North Korea warned that there would no true progress in inter-Korean relations unless South Korea stopped all joint military exercises with the United States.

The warning came three days after South and North Korea agreed to resume high-level military talks by early March on easing tension along the world's last Cold War frontier.

Pyongyang's Committee for the Peaceful Reunification of the Fatherland accused South Korea and the United States of going ahead with join war games targeting North Korea in March.

"The South Korean authorities should unconditionally stop all the joint military exercises with outside forces which would bring dark clouds of a nuclear war if they truly desire progress in the north-south relations and peace on the Korean Peninsula," it said in a statement published by the North's official KCNA news agency.

The committee insisted the plan for joint military exercises between South Korea and the United States came at a time when the two Koreas were arranging military talks.

"This is a very provocative act of negating the military talks themselves and pushing the situation on the Korean Peninsula to the brink of war pursuant to the US moves to start a war of aggression against the North," it said.

Economic exchanges between the rivals, which agreed only a ceasefire and not a formal peace accord to end the 1950-1953 Korean War, have greatly increased following an inter-Korean summit in 2000.
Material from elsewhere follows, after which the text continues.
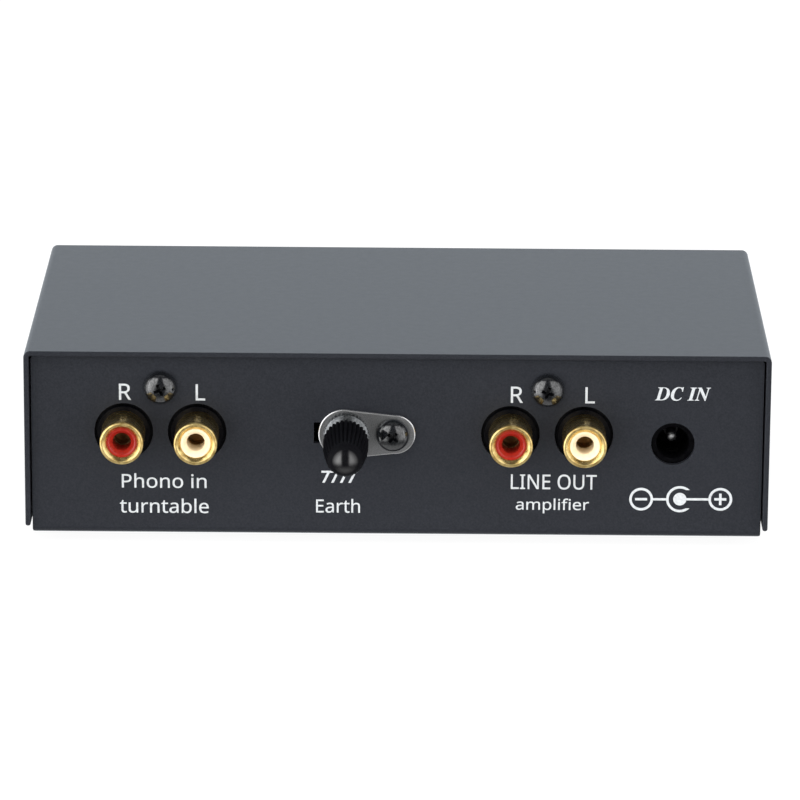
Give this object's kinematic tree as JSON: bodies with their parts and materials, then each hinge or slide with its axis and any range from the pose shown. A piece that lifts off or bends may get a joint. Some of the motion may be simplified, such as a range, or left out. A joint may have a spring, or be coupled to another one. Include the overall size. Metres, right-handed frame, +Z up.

But North Korea has balked at high-level military talks with the South, citing various issues including South Korea's joint military exercises with the United States and a tense standoff with Washington over its nuclear weapons drive.

South Korea has rejected the North's consistent demand to sever a decades-long military alliance with Washington, which keeps troops here under a mutual defense pact.

North Korea is continuing economic and regular ministerial talks with the South Koreans. But it has refused to return to six-party nuclear talks unless the United States lifts sanctions over alleged counterfeiting and money laundering.